West's retort that "I'm a Christian" doesn't sound too out of context given other comments I have heard West speak.

He constantly defers to Christianity as a buffer between his rage at the injustices of America, and the use of violence. Him maintaining a Christian stance in his otherwise Socialist position doesn't seem hypocritical to me.

Baraka, not Barak. Let's not cause a second crucifixion..

Posted

try this full quote from West, oi veh:

“The basic problem with my love relationships with women is that my standards are so high -- and they apply equally to both of us. I seek full-blast mutual intensity, fully fledged mutual acceptance, full-blown mutual flourishing, and fully felt peace and joy with each other. This requires a level of physical attraction, personal adoration, and moral admiration that is hard to find. And it shares a depth of trust and openness for a genuine soul-sharing with a mutual respect for a calling to each other and to others. Does such a woman exist for me? Only God knows and I eagerly await this divine unfolding. Like Heathcliff and Catherine’s relationship in Emily Bronte’s remarkable novel Wuthering Heights or Franz Schubert’s tempestuous piano Sonata No. 21 in B flat (D.960) I will not let life or death stand in the way of this sublime and funky love that I crave!”

Yes it's a bit embarrassing.

Seems like he's had a lot of fun trying to reach his ideal though.

Anyway since when does bed hopping need to be a negative critical factor in the life of ideas.

And who would want to really examine the dialectic of 'long term true love' between pragmatism and (lack of) opportunity.

"...a level of physical attraction, personal adoration, and moral admiration that is hard to find."

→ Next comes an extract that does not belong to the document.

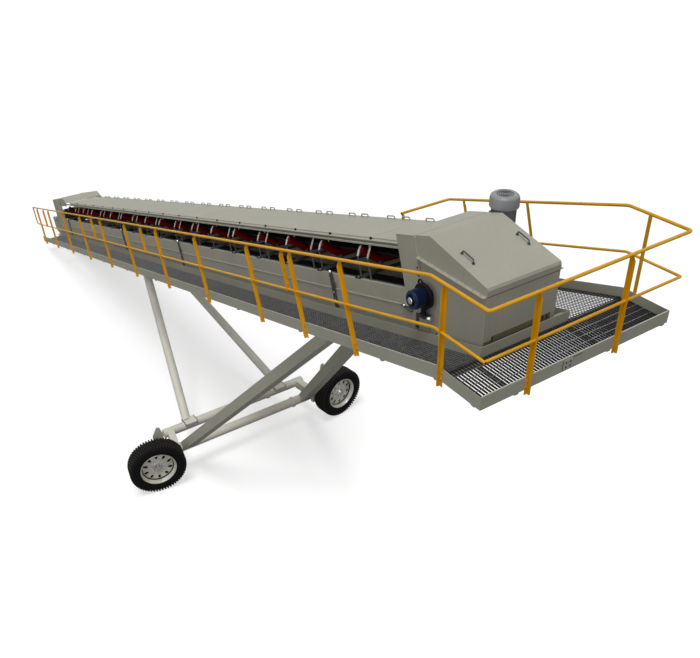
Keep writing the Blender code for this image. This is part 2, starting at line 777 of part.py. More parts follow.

You gotta love that "hard to find."

Ditto.

Posted

Larry - you'll appreciate this from Scott McLemee's review:

"As mentioned, his romantic life sounds complicated. Brother West is a reminder of Samuel Johnson's description of remarriage as the triumph of hope over experience. One paragraph of musings following his third divorce obliged me to put the book down and think about things for a long while. Here it is:

"The basic problem with my love relationships with women is that my standards are so high -- and they apply equally to both of us. I seek full-blast mutual intensity, fully fledged mutual acceptance, full-blown mutual flourishing, and fully felt peace and joy with each other. This requires a level of physical attraction, personal adoration, and moral admiration that is hard to find. And it shares a depth of trust and openness for a genuine soul-sharing with a mutual respect for a calling to each other and to others. Does such a woman exist for me? Only God knows and I eagerly await this divine unfolding. Like Heathcliff and Catherine's relationship in Emily Bronte's remarkable novel Wuthering Heights or Franz Schubert's tempestuous piano Sonata No. 21 in B flat (D.960) I will not let life or death stand in the way of this sublime and funky love that I crave!"

P.S. Nice to be informed that "Wuthering Heights" is a remarkable novel and by Emily Bronte, too. Also, that final sentence, as written, makes no sense; it says that "I" (i.e. West) am "[L]ike Heathcliff and Catherine's relationship" and " Schubert's tempestuous piano Sonata No. 21 in B flat." What he means is that "Like Heathcliff and Catherine, I will not let life or death stand in the way of this sublime and funky love that I crave!" Don't know how to nudge the Schubert sonata into the sentence, though.